Given request
Reproduce only this span: the line containing "side, v, windingX", the line containing "obj.matrix_parent_inverse = Matrix.Identity(4)", and every line between them, all exactly as given.

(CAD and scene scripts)
▼

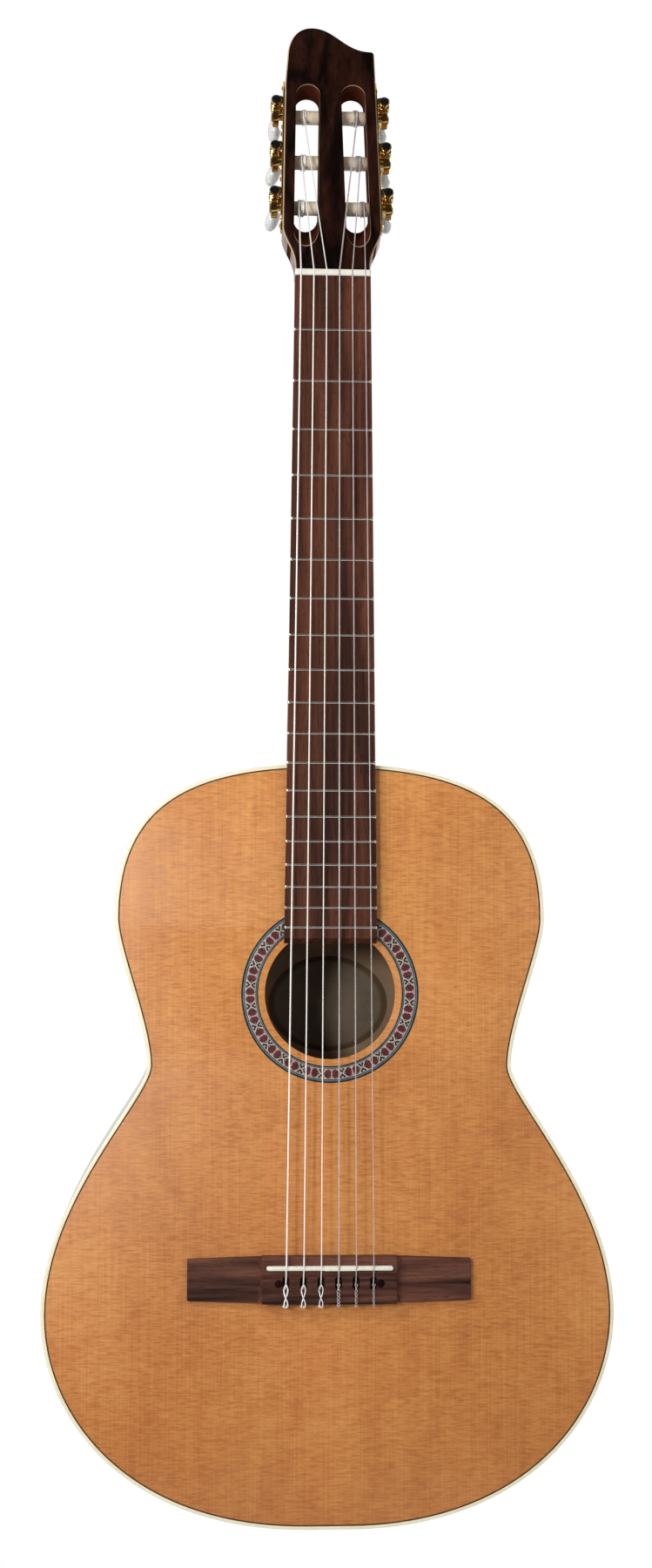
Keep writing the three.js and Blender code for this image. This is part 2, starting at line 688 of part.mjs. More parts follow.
// How far the side of the head is from its middle, at a height on the head.
function sideAt(v) {
  return THREE.MathUtils.mapLinear(v, SIDE_FOOT.v, SIDE_TOP.v, SIDE_FOOT.half, SIDE_TOP.half);
}

addMesh(head, 'headstock', makeHeadCore(), mahogany);
addMesh(head, 'head_veneer', withSlots(solid(plate(headOutline(), 0, VENEER_THICK, 6))), rosewood);

// ---------- tuners ----------

const GEAR_RADIUS = (GEAR_MODULE * GEAR_TEETH) / 2;
const WORM_PITCH = Math.PI * GEAR_MODULE;
const WORM_ABOVE = GEAR_RADIUS + WORM_PITCH_RADIUS;
const TOOTH_OUT = 0.72;          // how far teeth and thread rise above their pitch line
const TOOTH_IN = 0.95;           // how far their roots lie below it
const CORE_RADIUS = WORM_PITCH_RADIUS - TOOTH_IN;
const JOURNAL_RADIUS = 1.8;
const WORM_SIDES = 10;
const TOOTH_MARKS = [[-0.27, -TOOTH_IN], [-0.09, TOOTH_OUT], [0.09, TOOTH_OUT], [0.27, -TOOTH_IN]];
const THREAD_ROOT = 0.3;         // half width of the thread at its root, in pitches
const THREAD_TIP = 0.1;
const THREAD_SUNK = 0.4;         // how far the thread's root lies inside the worm's core
const THREAD_HALF = 4.6;         // half the length of the worm's threaded part
const COLLAR = { radius: 3.1, long: 2, taper: 1.5 };
const LUG = { thick: 2, radius: 3.4, sunk: 0.9 };
const SHAFT_PAST = 0.8;          // how far a roller's shaft stands out of its gear
const PLATE_FRONT = ROLLER_DEEP - PLATE_WIDE / 2;
const PLATE_BACK = ROLLER_DEEP + PLATE_WIDE / 2;
const PLATE_ENDS = [35, 146];

function makeRoller(v) {
  const side = sideAt(v);
  const inner = slotMiddle(v) - SLOT_HALF + 2 * GAP;
  const end = side + GEAR_OUT + GEAR_WIDE / 2 + SHAFT_PAST;
  return turned([
    [0, PIN_INNER], [PIN_RADIUS, PIN_INNER], [PIN_RADIUS, inner],
    [ROLLER_RADIUS, inner], [ROLLER_RADIUS, side - GAP],
    [SHAFT_RADIUS, side - GAP], [SHAFT_RADIUS, end], [0, end],
  ], 14);
}

// A worm wheel: its teeth lean to follow the worm's thread.
function makeGear() {
  const shape = new THREE.Shape();
  const tooth = (2 * Math.PI) / GEAR_TEETH;
  for (let i = 0; i < GEAR_TEETH; i += 1) {
    for (const [turn, rise] of TOOTH_MARKS) {
      const angle = (i + turn) * tooth + Math.PI / 2;
      const radius = GEAR_RADIUS + rise;
      const point = [radius * Math.cos(angle), radius * Math.sin(angle)];
      if (i === 0 && turn === TOOTH_MARKS[0][0]) {
        shape.moveTo(...point);
      } else {
        shape.lineTo(...point);
      }
    }
  }
  const bore = new THREE.Path();
  bore.absarc(0, 0, SHAFT_RADIUS + GAP, 0, Math.PI * 2);
  shape.holes.push(bore);
  const options = { depth: GEAR_WIDE, bevelEnabled: false, curveSegments: 7 };
  const wheel = new THREE.ExtrudeGeometry(shape, options);
  wheel.translate(0, 0, -GEAR_WIDE / 2);
  const lean = WORM_PITCH / (2 * Math.PI * WORM_PITCH_RADIUS) / GEAR_RADIUS;
  const places = wheel.getAttribute('position');
  const point = new THREE.Vector3();
  const axis = new THREE.Vector3(0, 0, 1);
  for (let i = 0; i < places.count; i += 1) {
    point.fromBufferAttribute(places, i);
    point.applyAxisAngle(axis, -point.z * lean);
    places.setXYZ(i, point.x, point.y, point.z);
  }
  return turnedToX(wheel);
}

// A worm shaft along +Y: a core and journals, with a right-hand thread round the core.
function makeWorm() {
  const shaftEnd = BUTTON_DEEP - BUTTON_SIZE.long / 2 - GAP - ROLLER_DEEP;
  const front = PLATE_FRONT - ROLLER_DEEP - GAP;
  const back = PLATE_BACK - ROLLER_DEEP + GAP;
  const coreHalf = THREAD_HALF + GAP;
  const collarEnd = back + COLLAR.long;
  const lathe = new THREE.LatheGeometry([
    [0, front], [JOURNAL_RADIUS, front], [JOURNAL_RADIUS, -coreHalf],
    [CORE_RADIUS, -coreHalf], [CORE_RADIUS, coreHalf], [JOURNAL_RADIUS, coreHalf],
    [JOURNAL_RADIUS, back], [COLLAR.radius, back], [COLLAR.radius, collarEnd],
    [JOURNAL_RADIUS, collarEnd + COLLAR.taper], [JOURNAL_RADIUS, shaftEnd], [0, shaftEnd],
  ].map(([radius, y]) => new THREE.Vector2(radius, y)), WORM_SIDES);
  const root = CORE_RADIUS - THREAD_SUNK;
  const tip = WORM_PITCH_RADIUS + TOOTH_OUT;
  const section = [[root, -THREAD_ROOT], [tip, -THREAD_TIP], [tip, THREAD_TIP], [root, THREAD_ROOT]];
  const threadReach = THREAD_HALF / WORM_PITCH - THREAD_ROOT;
  const reach = Math.floor(threadReach * WORM_SIDES);
  const rings = [];
  for (let step = reach; step >= -reach; step -= 1) {
    const turns = step / WORM_SIDES;
    const angle = turns * 2 * Math.PI;
    rings.push(section.map(([radius, along]) => new THREE.Vector3(
      radius * Math.sin(angle), (turns + along) * WORM_PITCH, radius * Math.cos(angle))));
  }
  return solid(lathe).add(solid(loft(rings)));
}

const PLATE_CORNER = 3;
const HOLE_REACH = 60;           // past the plate, for the holes that the roller shafts pass through

function makeTunerPlate(side) {
  const length = PLATE_ENDS[1] - PLATE_ENDS[0];
  const corner = PLATE_CORNER;
  const shape = new THREE.Shape();
  shape.moveTo(PLATE_FRONT + corner, 0);
  shape.lineTo(PLATE_BACK - corner, 0);
  shape.lineTo(PLATE_BACK, corner);
  shape.lineTo(PLATE_BACK, length - corner);
  shape.lineTo(PLATE_BACK - corner, length);
  shape.lineTo(PLATE_FRONT + corner, length);
  shape.lineTo(PLATE_FRONT, length - corner);
  shape.lineTo(PLATE_FRONT, corner);
  const sheet = new THREE.ExtrudeGeometry(shape, { depth: PLATE_THICK, bevelEnabled: false });
  turnedToX(sheet);
  sheet.rotateY(-SIDE_LEAN);
  sheet.translate(sideAt(PLATE_ENDS[0]) + GAP, 0, PLATE_ENDS[0]);
  let body = solid(sheet);
  for (const tuner of tuners().filter((one) => one.side === 1)) {
    const axisX = sideAt(tuner.v) + GEAR_OUT;
    for (const front of [PLATE_FRONT, PLATE_BACK - LUG.thick]) {
      body = body.add(lugAt(axisX, front, tuner.v + WORM_ABOVE));
    }
    const radius = SHAFT_RADIUS + GAP;
    const hole = turned([[0, 0], [radius, 0], [radius, HOLE_REACH], [0, HOLE_REACH]], 14);
    hole.translate(0, ROLLER_DEEP, tuner.v);
    body = body.subtract(solid(hole));
  }
  return side > 0 ? body : body.mirror([1, 0, 0]);
}

// A lug that stands out from the plate and holds one end of a worm.
function lugAt(axisX, front, v) {
  const shape = new THREE.Shape();
  const rootX = axisX - GEAR_OUT + LUG.sunk;
  shape.moveTo(rootX, v - LUG.radius);
  shape.lineTo(axisX, v - LUG.radius);
  shape.absarc(axisX, v, LUG.radius, -Math.PI / 2, Math.PI / 2);
  shape.lineTo(rootX, v + LUG.radius);
  const hole = new THREE.Path();
  hole.absarc(axisX, v, JOURNAL_RADIUS + GAP, 0, Math.PI * 2);
  shape.holes.push(hole);
  return solid(plate(shape, front, front + LUG.thick, 5));
}

const BUTTON_NIP = 0.3;          // share of its width that a button loses at its shaft's end
const BUTTON_SQUARE = 0.8;       // below 1, a button is squarer than an ellipse

// An oval button, thickest in the middle and nipped in at the end near the head.
function makeButton() {
  const geometry = new THREE.SphereGeometry(1, 12, 8);
  geometry.rotateX(Math.PI / 2);
  const places = geometry.getAttribute('position');
  const square = (value) => Math.sign(value) * Math.abs(value) ** BUTTON_SQUARE;
  for (let i = 0; i < places.count; i += 1) {
    const [x, y, z] = [places.getX(i), places.getY(i), places.getZ(i)];
    const nip = y < 0 ? 1 + BUTTON_NIP * y : 1;
    places.setXYZ(i, square(x) * nip, square(y), square(z) * nip);
  }
  geometry.scale(BUTTON_SIZE.wide / 2, BUTTON_SIZE.long / 2, BUTTON_SIZE.thick / 2);
  return solid(geometry);
}

function addTuner({ number, side, v }) {
  const gearX = side * (sideAt(v) + GEAR_OUT);
  const roller = addMesh(head, `roller_${number}`, makeRoller(v), rollerBone);
  roller.position.set(0, ROLLER_DEEP, v);
  roller.rotation.z = side > 0 ? 0 : Math.PI;
  const gear = addMesh(head, `gear_${number}`, makeGear(), brass);
  gear.position.set(gearX, ROLLER_DEEP, v);
  const worm = addMesh(head, `worm_${number}`, makeWorm(), gold);
  worm.position.set(gearX, ROLLER_DEEP, v + WORM_ABOVE);
  const button = addMesh(head, `button_${number}`, makeButton(), pearl);
  button.position.set(gearX, BUTTON_DEEP, v + WORM_ABOVE);
  button.rotation.y = THREE.MathUtils.degToRad(BUTTON_TURNS[number - 1]);
}

tuners().forEach(addTuner);
addMesh(head, 'tuner_plate_treble', makeTunerPlate(1), gold);
addMesh(head, 'tuner_plate_bass', makeTunerPlate(-1), gold);

// ---------- strings ----------

const STRING_SIDES = 8;
const TIE_HIGH = 6;              // where a string meets the tie block, above the soundboard

// A thin round string through a few points.
function stringThrough(points, radius) {
  const rings = points.map((point, i) => {
    const before = points[Math.max(0, i - 1)];
    const after = points[Math.min(points.length - 1, i + 1)];
    const along = after.clone().sub(before).normalize();
    const across = new THREE.Vector3(1, 0, 0).cross(along).normalize();
    const sideways = along.clone().cross(across);
    return ringOf(point, across, sideways, radius, STRING_SIDES);
  });
  return loft(rings);
}

function addString({ number, side, v, windingX }) {
  const radius = STRING_DIAMETERS[number - 1] / 2;
  const nutX = stringX(number, STRING_SPREAD_NUT);
  const saddleX = stringX(number, STRING_SPREAD_SADDLE);
  const tieZ = TIE_SLOT.foot + 2 * GAP;
  const saddleBackZ = SADDLE_Z - SADDLE.thick / 2 - GAP;
  const nutBackZ = NUT_Z + NUT_THICK;
  const rollerFront = ROLLER_DEEP - ROLLER_RADIUS - GAP - radius;
  const atRoller = new THREE.Vector3(side * windingX, rollerFront, v);
  const points = [
    new THREE.Vector3(saddleX, FRONT_Y - TIE_HIGH, tieZ),
    new THREE.Vector3(saddleX, FRONT_Y - STRING_HIGH_SADDLE, saddleBackZ),
    new THREE.Vector3(nutX, FRONT_Y - STRING_HIGH_NUT, nutBackZ),
    atRoller.applyMatrix4(head.matrixWorld),
  ];
  const look = side > 0 ? nylon : woundNylon;
  addMesh(guitar, `string_${number}`, stringThrough(points, radius), look);
}

tuners().forEach(addString);

export default guitar;
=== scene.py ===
"""Classical guitar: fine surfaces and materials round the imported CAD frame.

Shapes are worked out in millimetres in the part's frame: +Z up the neck, -Y the soundboard's side,
+X the treble side. A shape is a pair (points, faces), and piece() turns it into an object in metres.
"""

import math

import bmesh
import bpy
from mathutils import Matrix, Vector
from mathutils.geometry import tessellate_polygon


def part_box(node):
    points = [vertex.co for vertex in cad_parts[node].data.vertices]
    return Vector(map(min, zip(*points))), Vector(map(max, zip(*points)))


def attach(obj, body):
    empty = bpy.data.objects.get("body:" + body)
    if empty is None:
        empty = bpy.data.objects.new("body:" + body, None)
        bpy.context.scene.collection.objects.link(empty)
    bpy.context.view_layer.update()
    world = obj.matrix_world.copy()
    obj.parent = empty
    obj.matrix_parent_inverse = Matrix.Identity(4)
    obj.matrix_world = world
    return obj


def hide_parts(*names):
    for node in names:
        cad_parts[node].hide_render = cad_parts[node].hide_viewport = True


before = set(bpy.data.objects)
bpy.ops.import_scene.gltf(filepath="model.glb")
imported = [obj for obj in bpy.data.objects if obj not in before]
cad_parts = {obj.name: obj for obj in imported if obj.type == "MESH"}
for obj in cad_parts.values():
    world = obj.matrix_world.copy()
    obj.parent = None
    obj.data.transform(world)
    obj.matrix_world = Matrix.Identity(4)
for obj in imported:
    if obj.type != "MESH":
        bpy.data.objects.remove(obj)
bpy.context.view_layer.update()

MM = 0.001
QUARTER = math.pi / 2
SIDES = ((1, "treble"), (-1, "bass"))


# ---------- places taken from the frame ----------

def low(node):
    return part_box(node)[0] / MM


def high(node):
    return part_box(node)[1] / MM


FRONT_Y = low("soundboard").y
TAIL_BACK_Y = -FRONT_Y
TOP_THICK = 2.5
BODY_LENGTH = high("binding_front").z
HOLE_Z = (low("rosette").z + high("rosette").z) / 2
ROSETTE_OUT = high("rosette").x
HOLE_RADIUS = ROSETTE_OUT - 15.6
BOARD_FRONT_Y = FRONT_Y - 6.1
BOARD_FOOT_Z = low("fingerboard").z
BOARD_END_Z = BOARD_FOOT_Z + 3.5
BOARD_END_HALF = high("fingerboard").x
NUT_Z = low("nut").z
NUT_BACK_Z = high("nut").z - 0.9    # its rounded back edge shows as part of the head's foot
NUT_HALF = high("nut").x + 0.3
SADDLE_Z = (low("saddle").z + high("saddle").z) / 2
SADDLE_HALF = high("saddle").x
SADDLE_THICK = high("saddle").z - low("saddle").z
BRIDGE_HALF = high("bridge").x
BRIDGE_FOOT_Z = low("bridge").z
BRIDGE_TOP_Z = high("bridge").z
BLOCK_FRONT_Y = low("bridge").y

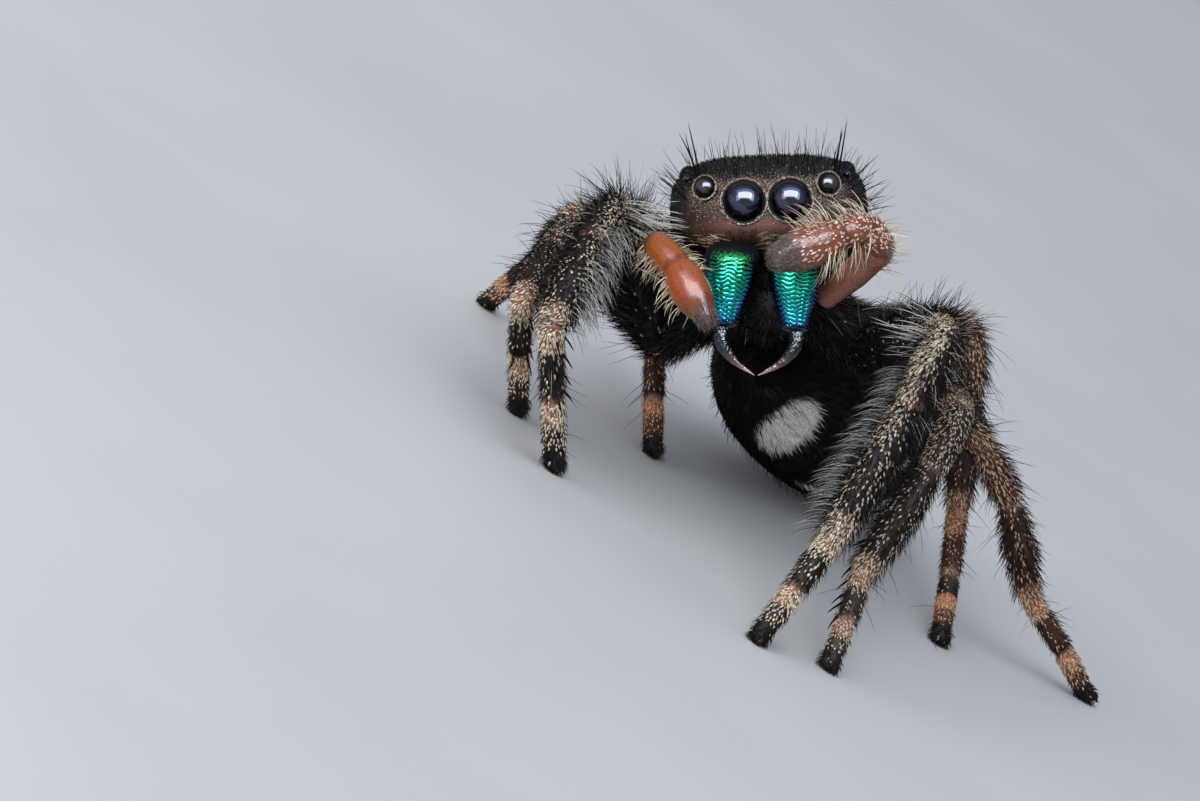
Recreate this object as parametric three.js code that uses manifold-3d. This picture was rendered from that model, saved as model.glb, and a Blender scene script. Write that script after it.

▲

Task solution
function addString({ number, side, v, windingX }) {
  const radius = STRING_DIAMETERS[number - 1] / 2;
  const nutX = stringX(number, STRING_SPREAD_NUT);
  const saddleX = stringX(number, STRING_SPREAD_SADDLE);
  const tieZ = TIE_SLOT.foot + 2 * GAP;
  const saddleBackZ = SADDLE_Z - SADDLE.thick / 2 - GAP;
  const nutBackZ = NUT_Z + NUT_THICK;
  const rollerFront = ROLLER_DEEP - ROLLER_RADIUS - GAP - radius;
  const atRoller = new THREE.Vector3(side * windingX, rollerFront, v);
  const points = [
    new THREE.Vector3(saddleX, FRONT_Y - TIE_HIGH, tieZ),
    new THREE.Vector3(saddleX, FRONT_Y - STRING_HIGH_SADDLE, saddleBackZ),
    new THREE.Vector3(nutX, FRONT_Y - STRING_HIGH_NUT, nutBackZ),
    atRoller.applyMatrix4(head.matrixWorld),
  ];
  const look = side > 0 ? nylon : woundNylon;
  addMesh(guitar, `string_${number}`, stringThrough(points, radius), look);
}

tuners().forEach(addString);

export default guitar;
=== scene.py ===
"""Classical guitar: fine surfaces and materials round the imported CAD frame.

Shapes are worked out in millimetres in the part's frame: +Z up the neck, -Y the soundboard's side,
+X the treble side. A shape is a pair (points, faces), and piece() turns it into an object in metres.
"""

import math

import bmesh
import bpy
from mathutils import Matrix, Vector
from mathutils.geometry import tessellate_polygon


def part_box(node):
    points = [vertex.co for vertex in cad_parts[node].data.vertices]
    return Vector(map(min, zip(*points))), Vector(map(max, zip(*points)))


def attach(obj, body):
    empty = bpy.data.objects.get("body:" + body)
    if empty is None:
        empty = bpy.data.objects.new("body:" + body, None)
        bpy.context.scene.collection.objects.link(empty)
    bpy.context.view_layer.update()
    world = obj.matrix_world.copy()
    obj.parent = empty
    obj.matrix_parent_inverse = Matrix.Identity(4)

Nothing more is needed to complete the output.